Walsh reasoned: “You can only ride one in the Champion Hurdle and I think Faugheen is the one that is going to win.”

Townend, who rides Hurricane Fly in virtually all of his work at Willie Mullins’ Closutton base, will get back on board for the first time competitively since steering him to the first of his five Irish Champion Hurdle wins in 2011 – and could not be happier with his condition.

“He’s a great spare ride to pick up,” said Townend.

“I suppose nobody ever thought Hurricane Fly would be a second string, but I’m delighted to get the ride on him and I can’t wait.

“I suppose being realistic he’s up against it. He’s an 8-1 shot for a reason, but saying that he’s been there, he’s done it and he’s in the form of his life at home.

“I’m just hoping for a big run, he’ll try his best and it would be nice to win a third Champion Hurdle. A lot of it is just natural ability, but it’s his will to win as well. He has the heart of a lion and he can just run faster than the rest of them.

“If you see him in the morning you wouldn’t think he was an 11-year-old.

“I don’t think it (drying ground) would help him, but it shouldn’t hinder him too much. If it did spill rain, we’d be delighted, but it doesn’t look like that’s going to happen.”

The Jessica Harrington-trained Jezki has had a similar preparation to last year in that he has found Hurricane Fly too strong on home soil on each occasion, but the roles were comprehensively reversed at Cheltenham 12 months ago.

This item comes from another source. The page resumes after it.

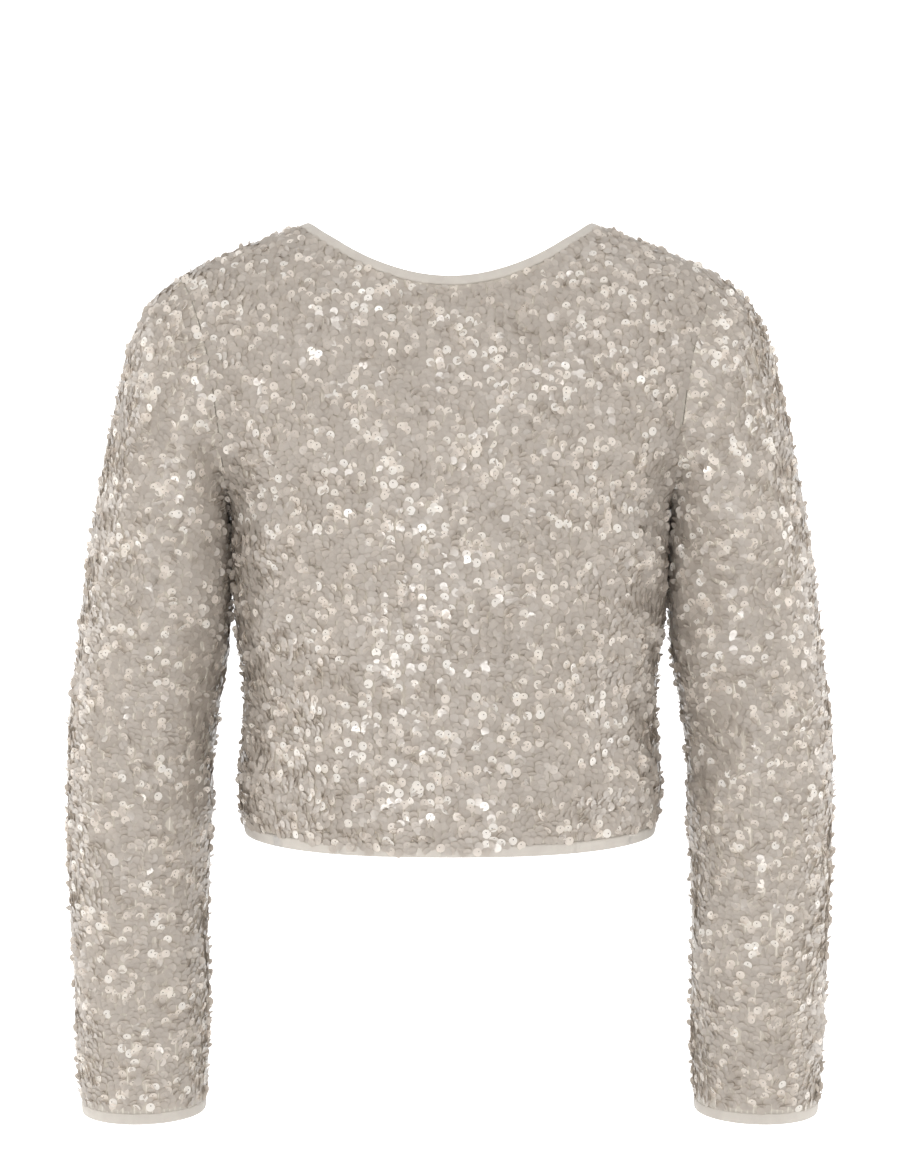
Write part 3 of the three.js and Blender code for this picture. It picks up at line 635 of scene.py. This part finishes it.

The JP McManus-owned runner enjoyed one final reportedly impressive piece of work ahead of his trip across the water, and Harrington is delighted with her stable star.

Speaking at Naas yesterday, she said: “He did a nice bit of work the other day. I don’t know who was looking at him working, but he pleased me. I wouldn’t say any more than that.”

Hurricane Fly, Jezki and Faugheen feature in a star-studded eight-strong field following the declaration stage. Mullins also saddles Arctic Fire, who has twice been defeated by Hurricane Fly this term. Danny Mullins, the trainer’s nephew, has been booked for the ride.

The latter said: “He’s definitely not making up the numbers. He’s going there with a good chance. If you look at Jezki’s profile before winning it last year, this lad has chased home (Hurricane) Fly a few times as well.”

But Faugheen is no bigger than a red-hot 5-4 favourite and jockey Walsh said: “I think his younger legs might be the difference, but there is every chance I might be wrong.

“Their last bits of work were very good, but I have just come down in favour of Faugheen.”

Annie Power – also ridden by Walsh – will take her chance in the OLBG Mares’ Hurdle rather than the Ladbrokes World Hurdle.